Basically the government was happy with Fannie and Freddie taking enormous credit risk until one day it wasn’t.
5. FCIC again, page 312:
In November, Fannie and Freddie reported third-quarter losses of $1.5 billion and 2 billion, respectively. At the end of December 2007, Fannie reported that it had $44 billion of capital to absorb potential losses on $879 billion of assets and $2.2 trillion of guarantees on mortgage-backed securities; if losses exceeded 1.45%, it would be insolvent. Freddie would be insolvent if losses exceeded 1.7%. Moreover, there were serious questions about the validity of their “reported” capital.
Pages 314 & 317:
The White House economist Jason Thomas sent Steel an email enclosing an alarming analysis: it claimed that in reporting its 2007 financial results, Fannie was masking its insolvency through fraudulent accounting practices. … “These accounting shenanigans add up to tens of billions of exaggerated net worth.” …
Loss projections calculated by Morgan Stanley substantiated the Fed’s and OCC’s findings. Morgan Stanley concluded that Fannie’s loss projection methodology was
flawed, and resulted in the company substantially understating losses. Nearly all of the loss projections calculated by Morgan Stanley showed that Fannie would fall below its regulatory capital requirement. Fannie’s projections did not.
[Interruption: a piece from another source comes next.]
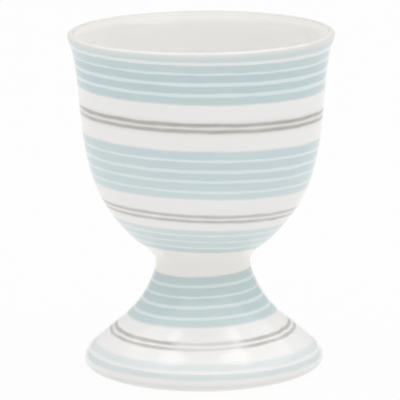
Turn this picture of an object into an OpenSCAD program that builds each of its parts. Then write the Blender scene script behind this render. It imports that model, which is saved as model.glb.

6. E.g. pages 2-3 of the complaint:
These actions, while beneficial to the economic welfare of the nation, destroyed the value of Fannie Mae’s and Freddie Mac’s common and preferred stock and trampled the private ownership rights and property interests of the shareholders who owned these publicly traded Companies – the very same companies that the Government had privatized years ago for its own financial benefit.